Un “esercito di scoraggiati”. Così nei giornali di questi giorni viene definita quella moltitudine di persone, soprattutto giovani, che nel nostro Paese non hanno più fiducia nel futuro e neppur più in se stessi. Eurostat, istituto Ue di statistica, quantifica questo esercito in 3,6 milioni di cittadini italiani pari al 14,2% della nostra forza lavoro, il triplo della media europea che è poco più del 4%. Sempre secondo Eurostat queste persone disponibili a lavorare ma che non cercano più un impiego si aggiungono a 3,4 milioni di altri disoccupati. La notizia non è certo una novità e invano in questi mesi si sono attesi segnali che facessero tirare un più percettibile respiro di sollievo.
Il dato della sfiducia in tutto e in tutti non può lasciare tranquilla la politica, la società e l’economia. E neppure la Chiesa. Dalle parole di papa Francesco la comunità cristiana si sente chiamata in causa nel rendere credibile ed efficace la sua dottrina sociale, nel rivedere la sua proposta educativa in ragione di una sfiducia che trova nel sentirsi abbandonati molti motivi per diffondersi soprattutto tra i giovani.
Certamente la Chiesa non ha soluzioni tecniche da proporre. Il suo appellarsi alla coscienza si intensifica ma diventa sempre più urgente, sul territorio, un suo accompagnamento di tante persone nel recupero di fiducia in se stessi.

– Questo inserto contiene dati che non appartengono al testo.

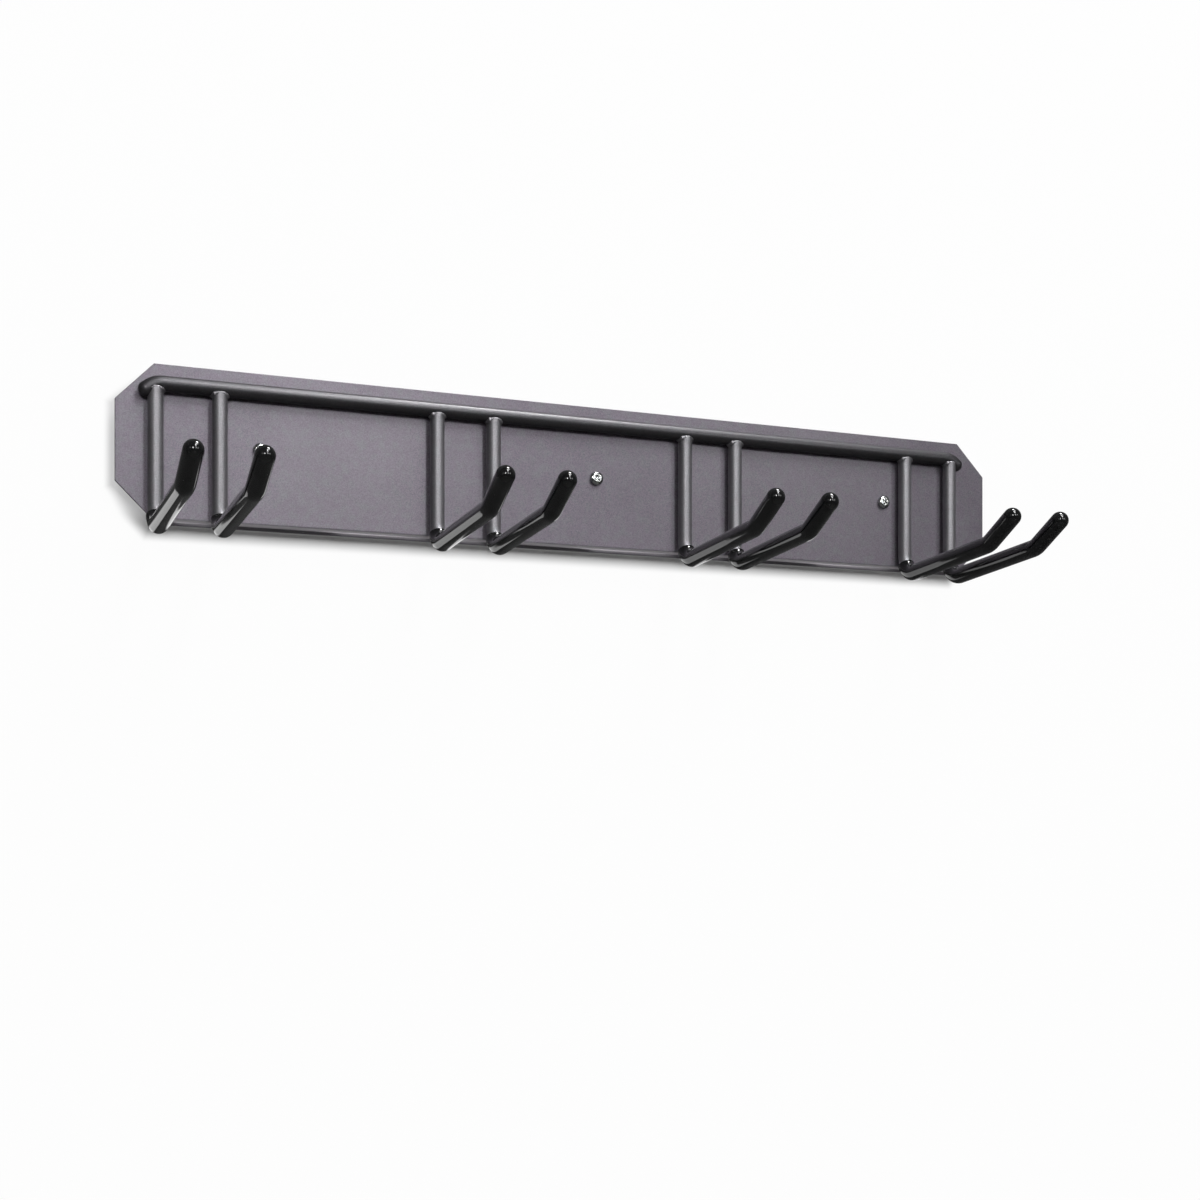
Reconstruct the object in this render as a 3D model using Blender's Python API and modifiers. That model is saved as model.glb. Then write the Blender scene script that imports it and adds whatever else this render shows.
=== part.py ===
"""Ski wall rack.

A folded steel rail is screwed flat to a wall. A round bar is welded across its face, and eight
round rods hang from the bar, two to a station. Each rod runs down the face, turns out in an elbow
just under the rail and ends in an arm with an upturned tip, which wears a closed vinyl sleeve.

Metres. X runs along the rail, Z is up, and the wall is the plane Y = 0 with the room on its -Y side.
The origin is the middle of the rail's back, on the wall.
"""
import math

import bmesh
import bpy
from mathutils import Matrix, Vector

NAME = "ski_wall_rack"

# Clearance between two pieces that touch
GAP = 0.0003

# Rail: a shallow channel of sheet steel with its corners cut off
RAIL_HEIGHT = 0.1015
RAIL_DEPTH = 0.016
SHEET = 0.002
FOLD_RADIUS = 0.0028
CORNER_CUT = 0.0245

# Stations: each has two arms, and a pair of skis hangs between them
STATIONS = 4
STATION_PITCH = 0.189
ARM_SPACING = 0.041
LEFT_MARGIN = 0.0245
RIGHT_MARGIN = 0.0355

# Round steel of the bar and of the arms
ROD_DIAMETER = 0.010
BAR_DROP = 0.0138
BAR_OVERHANG = 0.006
BAR_END_ANGLE = math.radians(35)
BAR_END_RADIUS = 0.014

# Arm: from the rail's face to the bend, then the upturned tip
ELBOW_DROP = 0.006
ELBOW_RADIUS = 0.014
ARM_REACH = 0.1126
ARM_RISE = math.radians(5.2)
BEND_RADIUS = 0.0155
TIP_ANGLE = math.radians(30)
TIP_LENGTH = 0.031

# Sleeve: it starts in the elbow, as soon as it clears the rail's face
SLEEVE_WALL = 0.001
SLEEVE_CLEARANCE = 0.001

# Wall screws: pan heads with a cross recess
SCREW_SIDE = 0.0165
SCREW_LENGTH = 0.050
SHANK_DIAMETER = 0.0045
HOLE_DIAMETER = 0.0055
HEAD_DIAMETER = 0.010
HEAD_HEIGHT = 0.0032
HEAD_RIM = 0.0012
CROWN_DIAMETER = 0.005
POINT_LENGTH = 0.006
RECESS_WIDTH = 0.0014
RECESS_SPAN = 0.0056
RECESS_DEPTH = 0.0018

# Fineness of the round forms
TUBE_RESOLUTION = 4
ELBOW_STEPS = 5
BEND_STEPS = 3
BAR_END_STEPS = 3
DOME_STEPS = 4
DOME_ANGLE = math.radians(80)
CROWN_STEPS = 4
FOLD_SEGMENTS = 3
TURNED_SIDES = 24
SHARP_ANGLE = math.radians(40)
MERGE_DISTANCE = 0.000001
EIGHTH_TURN = math.radians(45)
QUARTER_TURN = math.radians(90)

# Sizes that follow
ROD_RADIUS = ROD_DIAMETER / 2
STATION_SPAN = STATION_PITCH * (STATIONS - 1) + ARM_SPACING
RAIL_LENGTH = LEFT_MARGIN + STATION_SPAN + RIGHT_MARGIN
FIRST_ARM_X = LEFT_MARGIN - RAIL_LENGTH / 2
LAST_ARM_X = FIRST_ARM_X + STATION_SPAN
FACE_Y = -RAIL_DEPTH
ROD_Y = FACE_Y - GAP - ROD_RADIUS
BAR_Z = RAIL_HEIGHT / 2 - BAR_DROP
ELBOW_Z = -RAIL_HEIGHT / 2 - ELBOW_DROP
BORE_RADIUS = ROD_RADIUS + GAP
SLEEVE_RADIUS = BORE_RADIUS + SLEEVE_WALL
SCREW_X = LAST_ARM_X - ARM_SPACING - SCREW_SIDE


def clear_scene():
    for obj in list(bpy.data.objects):
        bpy.data.objects.remove(obj, do_unlink=True)


def new_collection(name):
    collection = bpy.data.collections.new(name)
    bpy.context.scene.collection.children.link(collection)
    return collection


def new_material(name, colour, roughness, metallic):
    material = bpy.data.materials.new(name)
    material.use_nodes = True
    shader = material.node_tree.nodes["Principled BSDF"]
    shader.inputs["Base Color"].default_value = (*colour, 1.0)
    shader.inputs["Roughness"].default_value = roughness
    shader.inputs["Metallic"].default_value = metallic
    material.diffuse_color = (*colour, 1.0)
    return material


def powder_coat(name):
    return new_material(name, (0.150, 0.142, 0.150), 0.38, 0.55)


def black_vinyl(name):
    return new_material(name, (0.012, 0.012, 0.013), 0.22, 0.0)


def zinc_plate(name):
    return new_material(name, (0.62, 0.62, 0.60), 0.25, 1.0)


def place(obj, collection, parent, material=None):
    collection.objects.link(obj)
    obj.parent = parent
    if material is not None:
        obj.data.materials.clear()
        obj.data.materials.append(material)


def make_cutter(obj, collection, parent):
    place(obj, collection, parent)
    obj.hide_render = True
    obj.display_type = "WIRE"


def cut(obj, cutter):
    modifier = obj.modifiers.new("cut_" + cutter.name, "BOOLEAN")
    modifier.operation = "DIFFERENCE"
    modifier.object = cutter


def shade_round(mesh):
    mesh.shade_smooth()
    mesh.set_sharp_from_angle(angle=SHARP_ANGLE)


def arc(start, corner, end, radius, steps, first_angle=0.0):
    """Points of the fillet at a corner, and first the point at first_angle round it."""
    into = (corner - start).normalized()
    away = (end - corner).normalized()
    turn = into.angle(away)
    side = (away - into * into.dot(away)).normalized()
    begin = corner - into * radius * math.tan(turn / 2)
    centre = begin + side * radius

    def point(angle):
        return centre + (into * math.sin(angle) - side * math.cos(angle)) * radius

    rest = [first_angle + (turn - first_angle) * i / steps for i in range(1, steps + 1)]
    head = [0.0, first_angle / 2, first_angle] if first_angle else [0.0]
    return [point(angle) for angle in head + rest]


def dome(centre, direction, radius):
    """Points and relative widths that round off a tube of this radius."""
    angles = [DOME_ANGLE * i / DOME_STEPS for i in range(1, DOME_STEPS + 1)]
    points = [centre + direction * radius * math.sin(angle) for angle in angles]
    return points, [math.cos(angle) for angle in angles]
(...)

Ai bordi della cronaca, sempre densa di dati, racconti e dibattiti, si rafforza la domanda su cosa potrebbe fare la comunità cristiana in una crisi in cui la vita dell’uomo viene messa a dura prova.
Certamente occorrerà sempre denunciare con forza le derive di sistemi economici che annullano la dignità delle persone, occorrerà sempre indicare percorsi per una economia rispettosa dei diritti umani e non solo delle regole del mercato, occorrerà sempre promuovere iniziative sul territorio per dare lavoro ma di fronte al diffondersi della sfiducia occorre compiere qualche altro passo. Occorre rompere la crosta della solitudine e della rassegnazione attraverso una più competente prossimità. Occorre creare più luoghi e momenti in cui giovani sfiduciati possano incontrarsi e confrontarsi con gli adulti. E’ necessario sostenere una cultura della resistenza contro una cultura della resa.
I principi della dottrina sociale non sono per essere citati ma per essere concretizzati in scelte efficaci e così occorre alzare di molto le percentuali di attenzione che la comunità cristiana dedica alla questione sociale rispetto ad altri pur importanti ambiti quali la catechesi, a carità, la liturgia… Si sta consumando almeno una generazione nel rogo della crisi e con essa si bruciano progetti di vita e futuro. Si dirà che ci sono giovani che reagiscono con la loro creatività: è vero ma quei 3.6 milioni di sfiduciati non sono un’invenzione statistica.
Ai bordi della cronaca ecclesiale si vede un ampliamento dello spettro di quella cultura dello scarto che papa Francesco riferiva in particolare agli anziani. Oggi c’è anche l’urgenza di non lasciare soli i giovani che sono sulle pericolose frontiere della sfiducia, della rassegnazione, della depressione per la precarietà, la disoccupazione, l’umiliazione. Qualcuno, sul territorio, li ha chiamati per condividere la loro fatica di vivere, per elaborare la loro sofferenza, per rompere una solitudine, per aiutarli a non farsi rubare la dignità e la speranza. Qualcun altro li chiamerà?